To save journalism, think differently about journalism

Yes, Virginia, there may be a Santa Claus, but Lucas Grindley begs to differ:

The moral of the story is always: Invest in good journalism and magic just happens.

It’s like Santa Claus. Be good and you’ll get presents. Be bad and you get coal, or layoffs. Editors who listen to this story are taught it’s heroic to cocoon into their newsrooms and block out the influences of declining revenue and circulation numbers. Report more or edit cleaner and then, magically, world peace.

To a large degree, I agree with Lucas. My impression is that most of the newsroom advocates who decry cuts, beg for money and believe that cutting profit margins to protect current staffing levels can save newspapers are those who believe that Big-J journalism has big mo-jo with readers.

If that were true, how do you explain the Los Angeles Times? Here’s a paper that consistently wins Pulitzers and just as consistently watches its circulation decline (in a growth market, no less). If great journalism sells papers, it ain’t seling the Times. Meanwhile, the tabloids in New York, which serious journalists scorn, were among the only papers in the most recent Fas-Fax reporting circulation increases.

The spend-on-journalism evangelists miss a key point, as Grindley alludes: There is more ailing print journalism than just the quality of the news coverage.

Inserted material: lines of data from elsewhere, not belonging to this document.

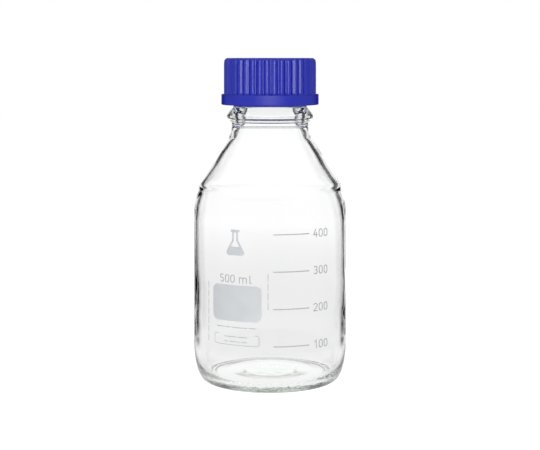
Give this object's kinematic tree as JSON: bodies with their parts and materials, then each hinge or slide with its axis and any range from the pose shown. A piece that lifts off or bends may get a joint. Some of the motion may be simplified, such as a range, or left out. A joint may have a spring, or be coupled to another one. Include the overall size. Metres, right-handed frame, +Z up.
{
  "type": "reagent bottle",
  "caption": "Clear glass screw-neck laboratory bottle with a level scale and writing panel, drip-free pouring ring, and ribbed plastic screw cap that unscrews and lifts off.",
  "frame": {"origin": "centre of the glass standing ring, on the table", "axes": "+Z up along the bottle's axis; -Y is the front, where the print faces; +X to the right seen from the front"},
  "size_m": [0.086, 0.0861, 0.181],
  "materials": {
    "borosilicate_glass": "clear, polished",
    "blue_ring_plastic": "satin polypropylene",
    "blue_cap_plastic": "satin polypropylene",
    "white_enamel": "fired matt enamel"
  },
  "bodies": {
    "bottle": {"glass_bottle": "borosilicate_glass", "graduation_marks": "white_enamel", "graduation_numbers": "white_enamel", "capacity_mark": "white_enamel", "writing_panel": "white_enamel", "code_frame": "white_enamel", "print_emblem": "white_enamel", "print_rules": "white_enamel"},
    "ring": {"pouring_ring": "blue_ring_plastic"},
    "cap": {"screw_cap": "blue_cap_plastic"}
  },
  "joints": [
    {"name": "cap_turn", "type": "hinge", "parent": "bottle", "child": "ring", "pos_m": [0, 0, 0.168], "axis": [0, 0, 1], "range_deg": [0, 2520]},
    {"name": "cap_rise", "type": "slide", "parent": "ring", "child": "cap", "axis": [0, 0, 1], "range_m": [0, 0.028]}
  ],
  "couplings": [
    {"joint": "cap_turn", "follows": "cap_rise", "rad_per_m": 1570.8}
  ]
}
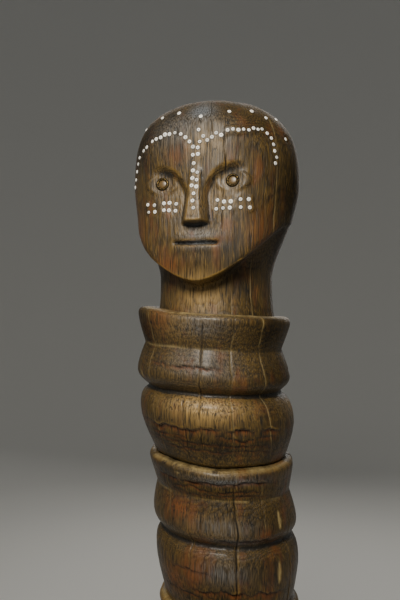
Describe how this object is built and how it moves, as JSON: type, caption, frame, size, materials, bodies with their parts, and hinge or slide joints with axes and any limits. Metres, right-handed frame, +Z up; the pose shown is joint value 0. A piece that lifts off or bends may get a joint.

Newspaper readership has been declining since the 1930s, accelerating in 1970s, and again recently. Each new generation of Americans read newspapers less than the previous generation, and they never stop reading less, from 18 to 80. This isn’t really a chicken-or-egg argument, because it’s clear that circulation declines did not begin with staff reductions. Circulation declines begin with people finding newspapers less useful and less relevant and less convenient.

Sure, we need to do better journalism, but that isn’t necessarily your grizzled city editor’s journalism. It is journalism that fits better into people’s lives, either because of topic, delivery or presentation. It is journalism that includes conversation, makes no pretense to omniscience and exudes personality. There is still a place for traditional enterprise reporting, but we also need to reinvent journalism for the 21st Century. We need to think differently about how we do our jobs, how we prioritize our time and what we consider important.

Until we think differently about journalism, all of the money on Wall Street won’t save newspapers. Once print journalists stop thinking like print journalists, then we can better discuss how best to invest in the new journalism.

UPDATE: Related, Andrew Grant-Adamson takes on a CJR editorial calling on billionaires to take over big newspapers. He notes that rich owners want to make money, too, and are just as likely to make staff cuts as publicly traded companies. He also suggests that newspapers have fallen out of favor with Wall Street because of flat revenue, but I think the lack of confidence has more to do with the inability of newspaper companies to articular a clear vision of the future. We have been clinging to a dying business model (including how we report and present news). Related to that thought is Alan Mutter on newspaper valuation.